**Provided material**
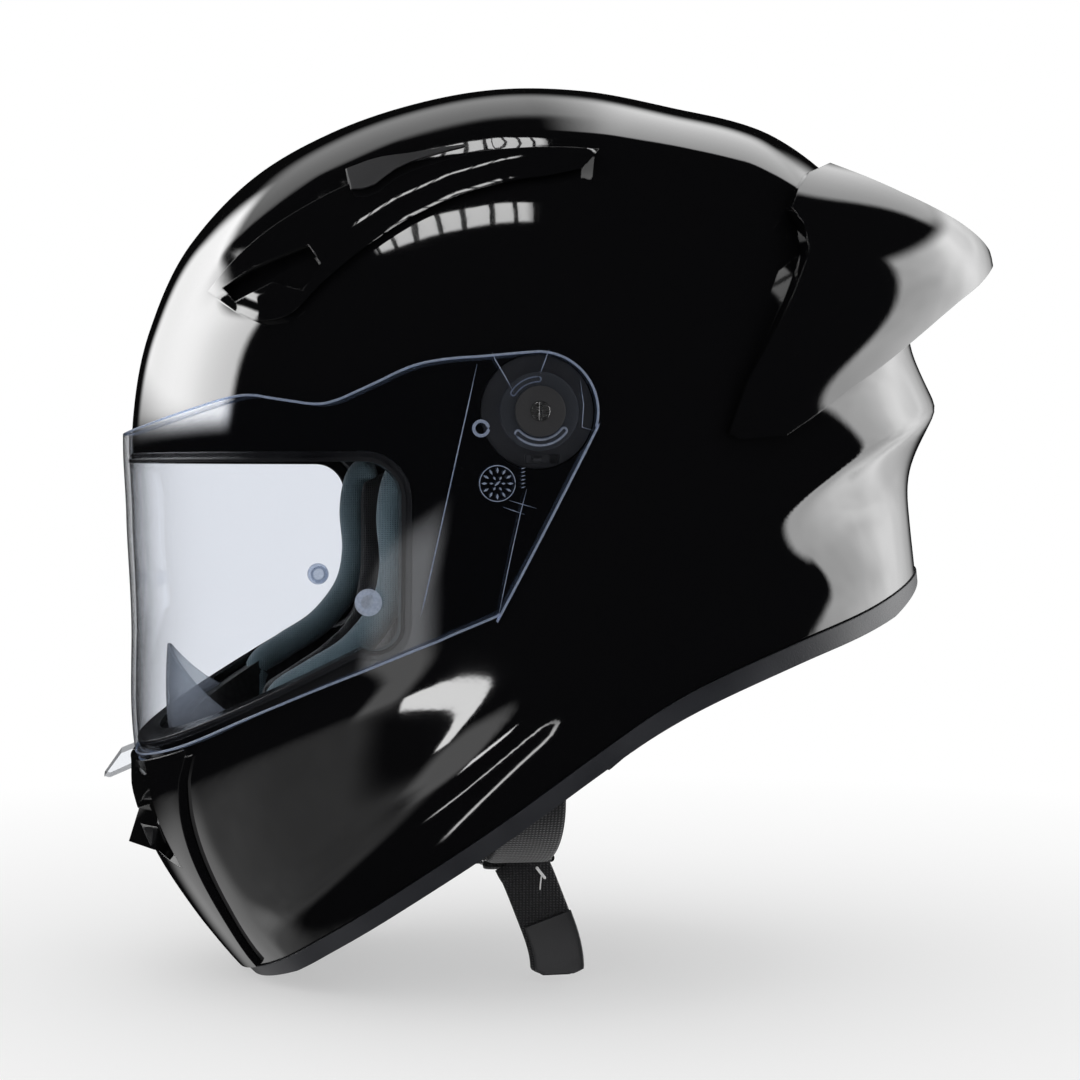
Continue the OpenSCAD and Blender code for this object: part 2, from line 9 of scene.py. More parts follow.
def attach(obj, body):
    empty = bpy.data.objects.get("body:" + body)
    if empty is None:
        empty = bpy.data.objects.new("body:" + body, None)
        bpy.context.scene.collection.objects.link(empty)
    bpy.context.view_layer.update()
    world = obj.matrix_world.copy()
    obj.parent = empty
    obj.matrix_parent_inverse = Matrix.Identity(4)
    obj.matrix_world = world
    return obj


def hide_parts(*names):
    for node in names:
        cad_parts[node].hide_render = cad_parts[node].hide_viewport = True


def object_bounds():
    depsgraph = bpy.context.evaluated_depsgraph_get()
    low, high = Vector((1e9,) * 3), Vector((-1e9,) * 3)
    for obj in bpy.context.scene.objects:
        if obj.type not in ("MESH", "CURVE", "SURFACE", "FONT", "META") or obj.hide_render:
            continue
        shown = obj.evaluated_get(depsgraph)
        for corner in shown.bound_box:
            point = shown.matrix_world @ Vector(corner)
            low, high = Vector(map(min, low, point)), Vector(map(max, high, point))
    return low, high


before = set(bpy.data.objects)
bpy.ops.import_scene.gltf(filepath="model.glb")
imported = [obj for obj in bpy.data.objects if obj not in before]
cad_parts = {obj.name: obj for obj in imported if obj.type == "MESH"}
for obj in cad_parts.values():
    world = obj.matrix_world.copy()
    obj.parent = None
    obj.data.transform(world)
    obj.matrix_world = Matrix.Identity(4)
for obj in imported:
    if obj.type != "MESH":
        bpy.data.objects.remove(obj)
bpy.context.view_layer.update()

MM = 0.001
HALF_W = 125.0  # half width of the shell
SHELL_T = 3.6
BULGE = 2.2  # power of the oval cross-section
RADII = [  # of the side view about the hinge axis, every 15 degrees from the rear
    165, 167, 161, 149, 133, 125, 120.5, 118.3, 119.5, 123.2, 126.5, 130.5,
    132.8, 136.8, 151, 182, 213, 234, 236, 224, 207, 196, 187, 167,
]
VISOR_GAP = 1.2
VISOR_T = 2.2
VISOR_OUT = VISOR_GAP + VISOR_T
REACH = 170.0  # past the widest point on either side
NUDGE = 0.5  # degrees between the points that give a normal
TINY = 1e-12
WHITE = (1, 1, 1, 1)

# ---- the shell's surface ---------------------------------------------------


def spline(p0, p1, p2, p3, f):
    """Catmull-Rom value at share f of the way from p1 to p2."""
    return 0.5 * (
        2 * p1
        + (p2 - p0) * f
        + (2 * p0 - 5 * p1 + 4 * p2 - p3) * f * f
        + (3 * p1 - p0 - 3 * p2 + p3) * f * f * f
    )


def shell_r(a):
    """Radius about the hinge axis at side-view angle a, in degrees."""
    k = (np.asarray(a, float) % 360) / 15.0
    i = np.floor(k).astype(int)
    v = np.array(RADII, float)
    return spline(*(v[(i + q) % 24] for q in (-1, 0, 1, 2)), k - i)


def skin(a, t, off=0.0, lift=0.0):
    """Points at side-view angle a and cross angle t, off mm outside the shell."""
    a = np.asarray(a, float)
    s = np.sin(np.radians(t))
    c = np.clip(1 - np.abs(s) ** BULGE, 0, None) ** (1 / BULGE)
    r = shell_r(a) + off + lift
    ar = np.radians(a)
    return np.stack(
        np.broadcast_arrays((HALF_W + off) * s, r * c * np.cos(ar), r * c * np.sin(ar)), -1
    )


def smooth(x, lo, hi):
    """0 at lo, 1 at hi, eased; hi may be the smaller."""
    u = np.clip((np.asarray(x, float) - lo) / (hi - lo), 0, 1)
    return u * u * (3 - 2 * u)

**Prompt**
Your task is to quote the lines above, beginning with the first and ending with the one that holds "imported = [obj".

**The reply**
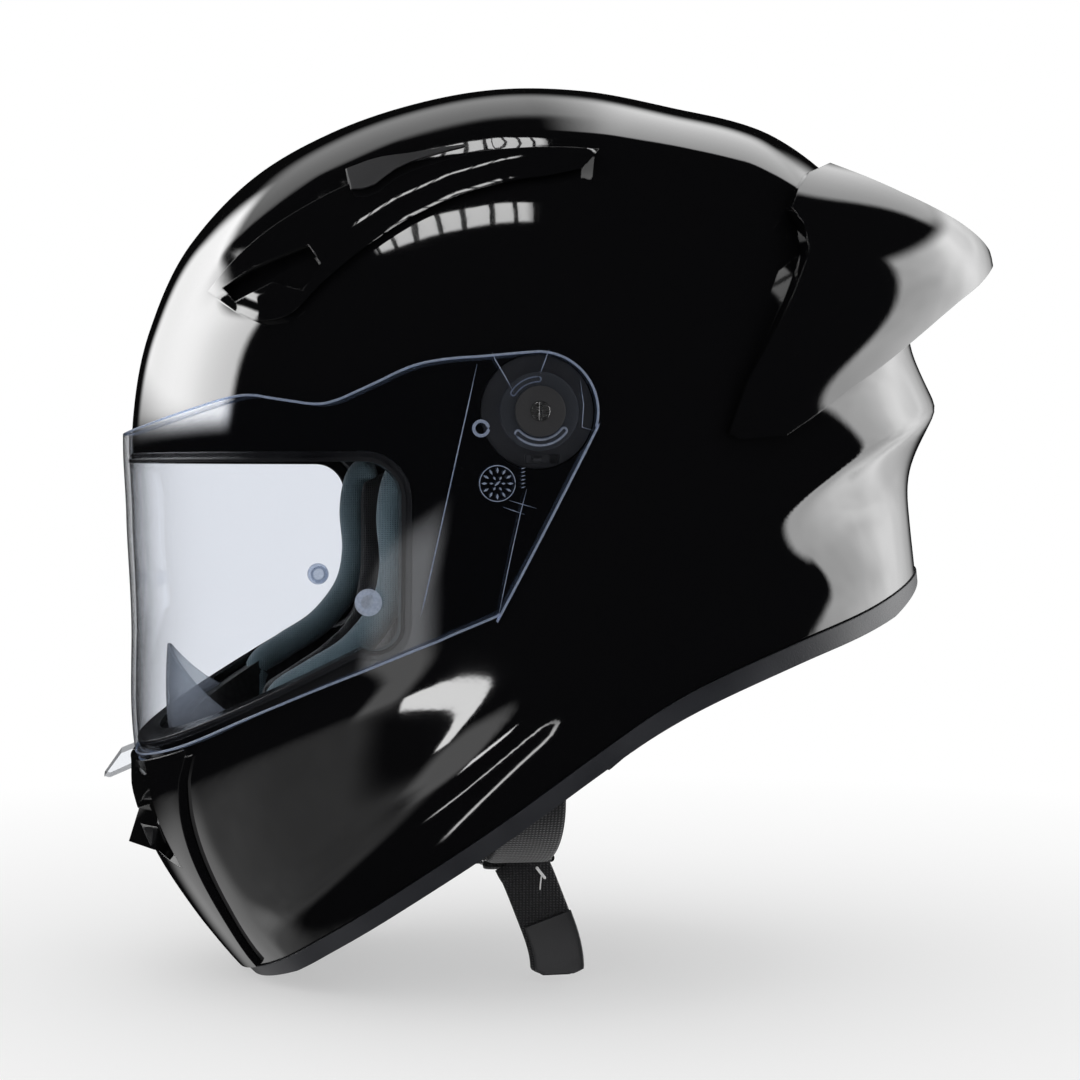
Continue the OpenSCAD and Blender code for this object: part 2, from line 9 of scene.py. More parts follow.
def attach(obj, body):
    empty = bpy.data.objects.get("body:" + body)
    if empty is None:
        empty = bpy.data.objects.new("body:" + body, None)
        bpy.context.scene.collection.objects.link(empty)
    bpy.context.view_layer.update()
    world = obj.matrix_world.copy()
    obj.parent = empty
    obj.matrix_parent_inverse = Matrix.Identity(4)
    obj.matrix_world = world
    return obj


def hide_parts(*names):
    for node in names:
        cad_parts[node].hide_render = cad_parts[node].hide_viewport = True


def object_bounds():
    depsgraph = bpy.context.evaluated_depsgraph_get()
    low, high = Vector((1e9,) * 3), Vector((-1e9,) * 3)
    for obj in bpy.context.scene.objects:
        if obj.type not in ("MESH", "CURVE", "SURFACE", "FONT", "META") or obj.hide_render:
            continue
        shown = obj.evaluated_get(depsgraph)
        for corner in shown.bound_box:
            point = shown.matrix_world @ Vector(corner)
            low, high = Vector(map(min, low, point)), Vector(map(max, high, point))
    return low, high


before = set(bpy.data.objects)
bpy.ops.import_scene.gltf(filepath="model.glb")
imported = [obj for obj in bpy.data.objects if obj not in before]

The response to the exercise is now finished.